#### Set exercise
Reproduce the material in full, unchanged.

####

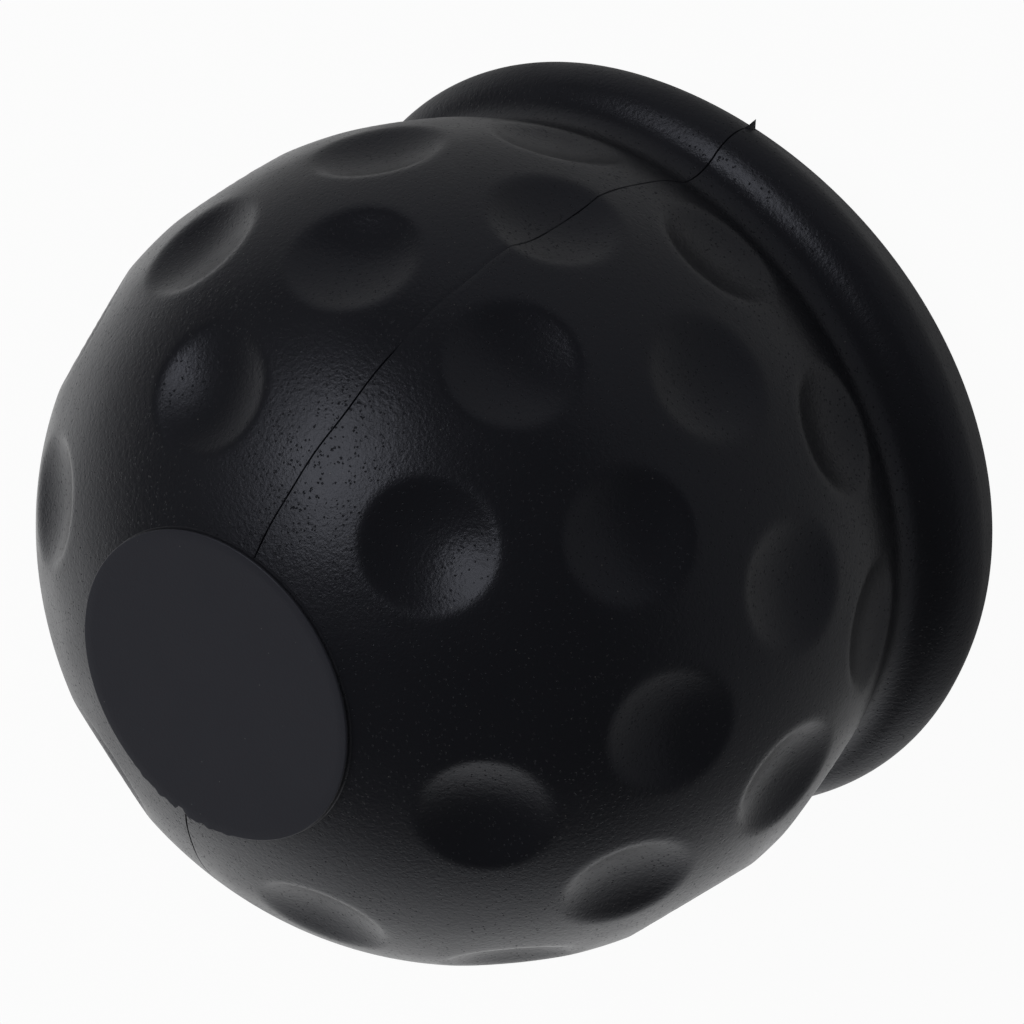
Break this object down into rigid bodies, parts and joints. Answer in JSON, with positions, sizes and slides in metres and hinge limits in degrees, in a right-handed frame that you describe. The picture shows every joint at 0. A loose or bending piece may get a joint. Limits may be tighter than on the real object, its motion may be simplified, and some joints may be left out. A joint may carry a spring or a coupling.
{
  "type": "tow ball cover",
  "caption": "Soft rubber cover shaped like a dimpled ball with a flat crown and a rounded skirt, pushed over a tow ball to keep off dirt and grease.",
  "frame": {"origin": "centre of the open rim's bottom face, on the axis of the ball", "axes": "+Z along the axis from the open rim to the flat crown; X = 0 is the mould's parting plane"},
  "size_m": [0.067, 0.067, 0.0613],
  "materials": {
    "black_rubber": "matte moulded"
  },
  "bodies": {
    "root": {"cover": "black_rubber"}
  },
  "joints": []
}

####

#### Answer to this problem
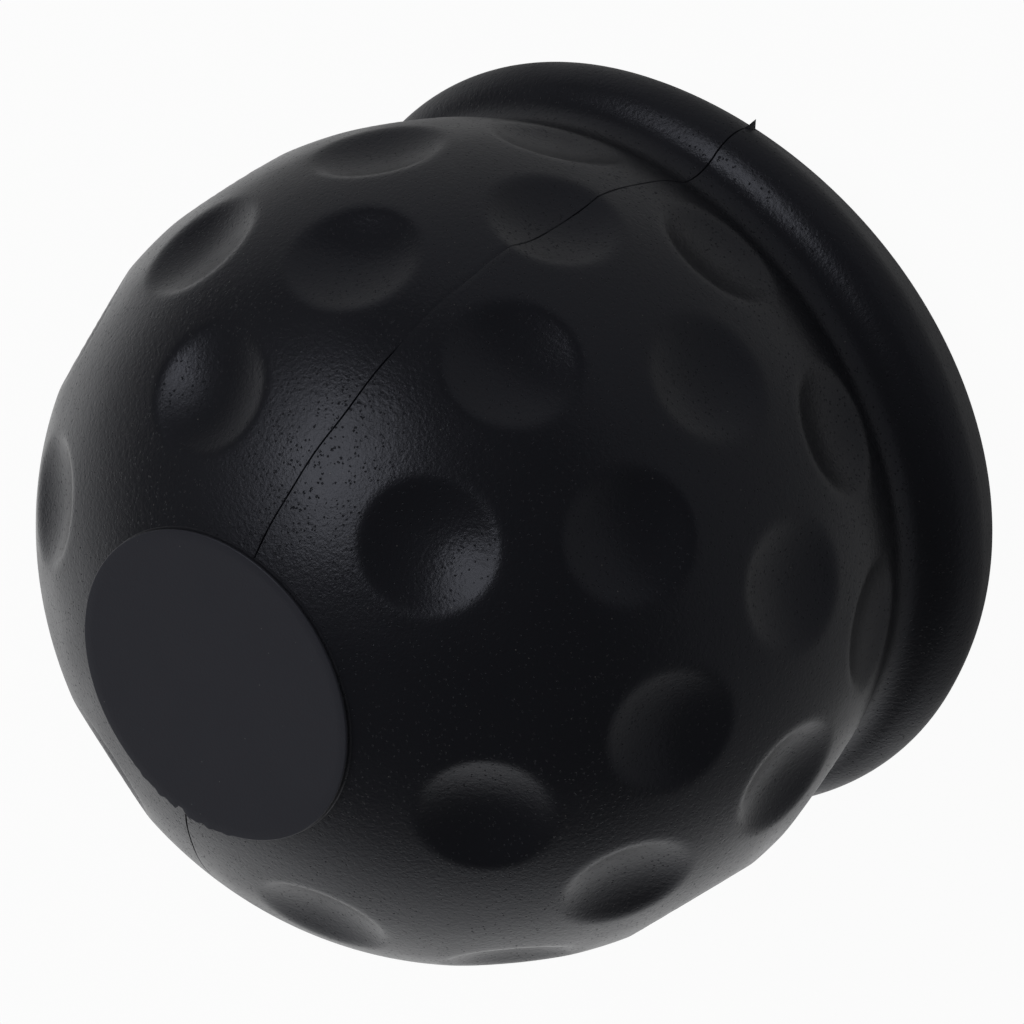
Break this object down into rigid bodies, parts and joints. Answer in JSON, with positions, sizes and slides in metres and hinge limits in degrees, in a right-handed frame that you describe. The picture shows every joint at 0. A loose or bending piece may get a joint. Limits may be tighter than on the real object, its motion may be simplified, and some joints may be left out. A joint may carry a spring or a coupling.
{
  "type": "tow ball cover",
  "caption": "Soft rubber cover shaped like a dimpled ball with a flat crown and a rounded skirt, pushed over a tow ball to keep off dirt and grease.",
  "frame": {"origin": "centre of the open rim's bottom face, on the axis of the ball", "axes": "+Z along the axis from the open rim to the flat crown; X = 0 is the mould's parting plane"},
  "size_m": [0.067, 0.067, 0.0613],
  "materials": {
    "black_rubber": "matte moulded"
  },
  "bodies": {
    "root": {"cover": "black_rubber"}
  },
  "joints": []
}